Keterangan : Ketua Gapehani Bima, Muziburrahman saat diwawancarai www.arkifm.com, Ahad 20 April 2025
Mataram. Radio Arki- Geliat bisnis sapi di Nusa Tenggara Barat (NTB) meningkat drastis, terutama dalam setiap momentum menghadapi hari raya kurban. Ironisnya persoalan yang dihadapi selalu saja persoalan klasik yaitu, sulitnya penyebrangan yang tak jarang membuat hewan ternak menunggu berhari-hari di Pelabuhan penyebrangan, khususnya di Dermaga Gili Emas, Lombok Barat.

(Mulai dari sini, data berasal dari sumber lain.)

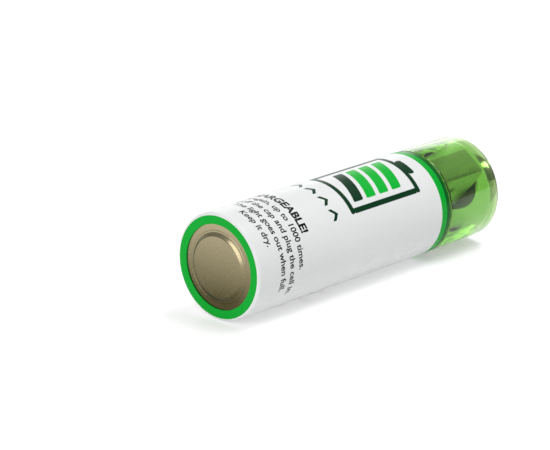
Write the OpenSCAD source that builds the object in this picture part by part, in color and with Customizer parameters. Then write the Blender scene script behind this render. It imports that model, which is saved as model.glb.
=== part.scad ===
// Rechargeable AA cell with a built-in USB plug under a translucent pull-off cap.
// The cell lies on its side: its axis is along +X, from the negative to the positive end.
// Every module below is drawn upright, with the negative end at z = 0, and laid down by lay().

/* [Whole cell] */
// Length over both contacts
cell_len = 50.5; // [50.2:0.1:50.8]
// Diameter over the printed sleeve
cell_d = 14.5; // [14.3:0.1:14.6]
// Turn of the whole cell about its own axis
cell_roll = 36; // [0:1:360]

/* [Negative end] */
// Diameter of the raised contact face
plateau_d = 8.4; // [8.0:0.1:9.0]
// Height of the raised contact face over the rest of the can's bottom
plateau_h = 0.3; // [0.25:0.05:0.35]
// Diameter of bare metal left open by the folded sleeve
window_d = 11.4; // [11.0:0.1:12.0]

/* [Sleeve] */
// Thickness of the shrink sleeve
sleeve_t = 0.15; // [0.1:0.01:0.16]
// Distance from the negative contact to the sleeve's other edge
sleeve_end = 37.6; // [37.5:0.1:37.7]

/* [Cap] */
// Outside diameter of the cap
cap_d = 14.4; // [14.2:0.1:14.4]
// Thickness of the cap's side wall
cap_wall = 0.7; // [0.6:0.05:0.75]
// Thickness of the cap's end wall
cap_end_t = 1.4; // [1.2:0.1:1.5]
// Height of the visible ring between the sleeve and the cap
ring_h = 0.8; // [0.7:0.1:0.9]

/* [Positive contact] */
// Diameter of the positive button
button_d = 5.4; // [5.0:0.1:5.5]
// How far the positive button stands out of the cap
button_h = 1.4; // [1.3:0.1:1.5]

/* [USB plug] */
// Width of the plug's metal shell
plug_w = 12; // [11.9:0.05:12.0]
// Thickness of the plug's metal shell
plug_t = 4.5; // [4.4:0.05:4.5]
// Thickness of the shell's sheet metal
plug_sheet = 0.3; // [0.25:0.05:0.3]
// Corner radius of the shell
plug_corner = 0.6; // [0.5:0.05:0.7]

/* [Wound electrodes] */
// Radius of the empty core
roll_core_r = 1.3; // [1.2:0.05:1.4]
// Thickness of the positive strip
positive_t = 0.7; // [0.6:0.02:0.7]
// Thickness of the negative strip
negative_t = 0.38; // [0.3:0.02:0.38]
// Thickness of each separator strip
separator_t = 0.12; // [0.1:0.01:0.12]
// Turns in the winding
roll_turns = 2.85; // [2.6:0.05:2.85]

/* [Hidden] */
$fn = 96;
gap = 0.02;                          // clearance between pieces that touch
play = 0.05;                         // clearance of the sliding cap

// Can
can_r = cell_d / 2 - sleeve_t - play;
can_t = 0.25;                        // wall of the deep-drawn can
can_corner = 0.5;
can_top = 33;
shoulder_w = 0.55;                   // run of the slope round the raised face
bead_z = 29.6;                       // start of the groove rolled into the can
bead_w = 1.2;
bead_depth = 0.75;
crimp_r = 0.6;
crimp_lip_r = 5.9;

// Winding
layer_pitch = positive_t + negative_t + 2 * separator_t + 4 * gap;
winding_bottom = plateau_h + can_t + 0.37;
winding_top = 28.6;
insulator_t = 0.15;

// Lid of the wound cell
lid_r = 6.3;
lid_z = 31.6;
lid_t = 0.4;
hat_r = 2.4;
hat_brim_r = 4.2;
hat_t = 0.25;
hat_top = 33.6;
vent_hole_r = 0.4;

// Charger module
washer_z = can_top + gap;
washer_t = 0.25;
module_z = can_top + 0.3;            // lowest face of the collar
board_z = 35.2;
board_t = 0.8;
board_r = 6.1;
part_top = board_z - gap;            // parts hang from the board's underside
module_r = 6.25;                     // inside of the collar

// Collar
ring_z = sleeve_end + gap;
ring_top = sleeve_end + ring_h;
cap_z = ring_top + play;
cap_inner_r = cap_d / 2 - cap_wall;
spigot_r = cap_inner_r - play;
spigot_h = 1.2;
led_y = 4.35;
led_r = 0.9;

// Cap end
cap_top = cell_len - button_h;
cap_floor = cap_top - cap_end_t;     // inner face of the end wall
cap_round = 0.7;
flange_r = 3.4;
flange_t = 0.25;
stem_r = 0.9;
rivet_r = 1.5;
rivet_h = 0.3;
leaf_t = 0.18;
leaf_r = 1.75;
leaf_w = 1.8;

// Plug
plug_tip = cap_floor - 0.3;
insert_back = board_z + board_t + gap;
tongue_z = 38.9;                     // where the solid back of the insert ends
tongue_top_y = -0.1;
pin_x = [-3.5, -1, 1, 3.5];
pin_w = 1;
pin_t = 0.12;
pin_y = tongue_top_y + pin_t / 2;    // the contacts lie on the tongue
tongue_tip = plug_tip - 0.7;

// Lays an upright piece on its side, so that the sleeve rests on z = 0.
module lay() {
    translate([-cell_len / 2, 0, cell_d / 2])
        rotate([0, 90, 0])
            rotate([0, 0, cell_roll])
                children();
}

// Points of an arc, for outlines.
function arc(x, y, r, from, to, steps = 6) =
    [for (i = [0:steps]) let (a = from + (to - from) * i / steps)
        [x + r * cos(a), y + r * sin(a)]];

// A flat ring or disc between two heights.
module washer(outer, inner, z, h) {
    translate([0, 0, z])
        difference() {
            cylinder(r = outer, h = h);
            translate([0, 0, -1])
                cylinder(r = inner, h = h + 2);
        }
}

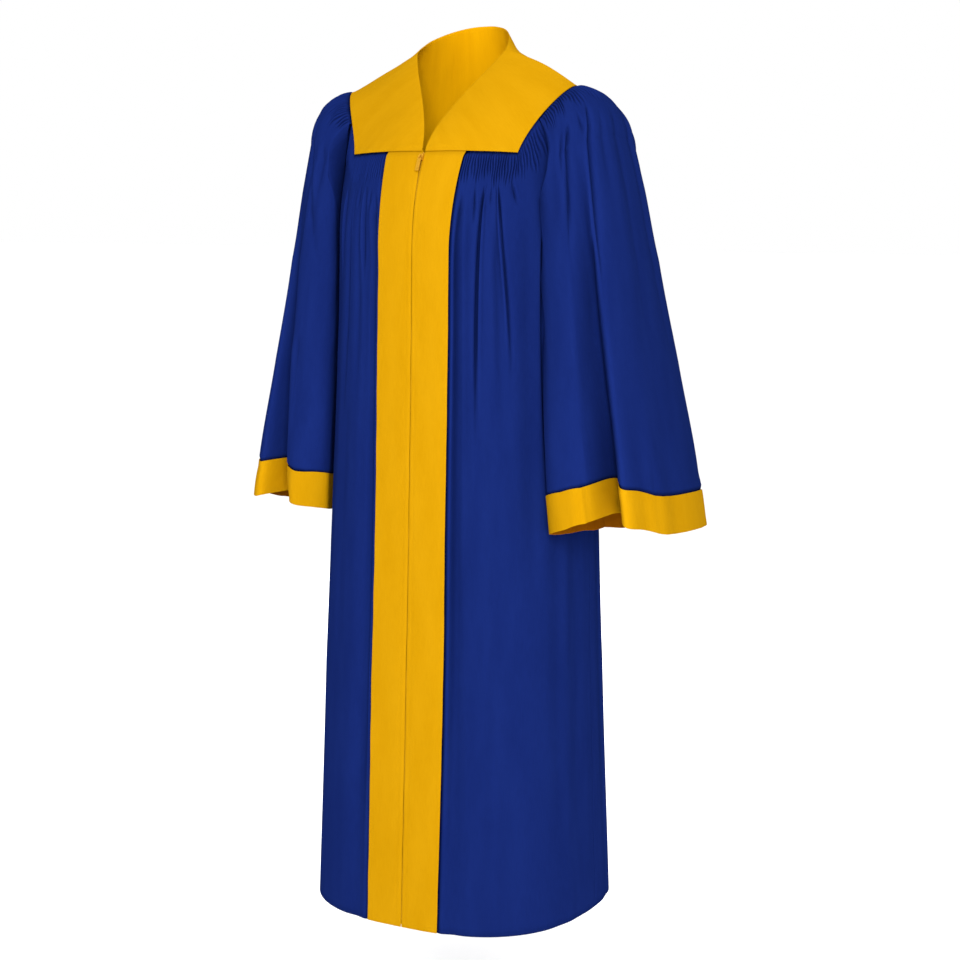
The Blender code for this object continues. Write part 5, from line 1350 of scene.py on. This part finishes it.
camera_data = bpy.data.cameras.new("camera")
camera = in_scene("camera", camera_data)
camera_data.sensor_width = SENSOR_MM
camera_data.lens = FOCAL_PIXELS / PICTURE_PIXELS * SENSOR_MM
across = np.array([math.cos(CAMERA_TURN), math.sin(CAMERA_TURN)])
back_off = np.array([math.sin(CAMERA_TURN), -math.cos(CAMERA_TURN)])
camera.location = (*(across * CAMERA_SIDE + back_off * CAMERA_DISTANCE), CAMERA_Z)
camera.rotation_euler = (math.pi / 2 - CAMERA_TILT, 0, CAMERA_TURN)
bpy.context.scene.camera = camera

bpy.context.scene.view_settings.view_transform = "Standard"
world = bpy.data.worlds.new("studio")
world.use_nodes = True
sky = world.node_tree.nodes["Background"]
sky.inputs["Color"].default_value = (1.0, 1.0, 1.0, 1.0)
sky.inputs["Strength"].default_value = 1.0
bpy.context.scene.world = world


def soft_lamp(name, place, turn, size, power):
    """Square area light of the given size, turned by Euler degrees."""
    lamp = bpy.data.lights.new(name, "AREA")
    lamp.energy = power
    lamp.size = size
    thing = in_scene(name, lamp)
    thing.location = place
    thing.rotation_euler = [math.radians(v) for v in turn]


soft_lamp("front_light", (1.65, -3.00, 0.75), (71, 0, 29), 1.4, 165)
soft_lamp("back_light", (-1.60, 3.10, 0.60), (74, 0, 207), 1.8, 130)
soft_lamp("top_light", (-0.40, -0.60, 2.60), (12, 0, -30), 2.0, 22)

floor_mesh = bpy.data.meshes.new("floor")
floor_mesh.from_pydata([(x * FLOOR_HALF, y * FLOOR_HALF, FLOOR_Z)
                        for x, y in ((-1, -1), (1, -1), (1, 1), (-1, 1))], [], [(0, 1, 2, 3)])
floor = in_scene("floor", floor_mesh)
paper = bpy.data.materials.new("pale_floor")
paper.use_nodes = True
for socket, value in (("Base Color", (0.93, 0.93, 0.93, 1.0)), ("Roughness", 0.9),
                      ("Emission Color", (1.0, 1.0, 1.0, 1.0)), ("Emission Strength", FLOOR_GLOW)):
    paper.node_tree.nodes["Principled BSDF"].inputs[socket].default_value = value
floor_mesh.materials.append(paper)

Pada setiap tahunnya, pengiriman sapi ke Pulau Jawa sedikitnya puluhan ribu ekor. Bahkan di tahun Ketua Gabungan Pengusaha Hewan Nasional Indonesia, Muziburrahman menyebut bahwa ada sekitar 16.136 ekor sapi yang rencananya akan dikirim ke Pulau Jawa. Dengan harga rata-rata terendah Rp20 juta per ekor, angka kasar potensi perputaran uang di sektor ini mencapai Rp300 miliar.

Pelabuhan Gili Mas menjadi bottleneck utama dalam rantai distribusi. Setiap tahun, terutama di puncak musim pengiriman seperti menjelang Idul Adha, antrian panjang truk-truk pengangkut sapi terjadi di pelabuhan ini.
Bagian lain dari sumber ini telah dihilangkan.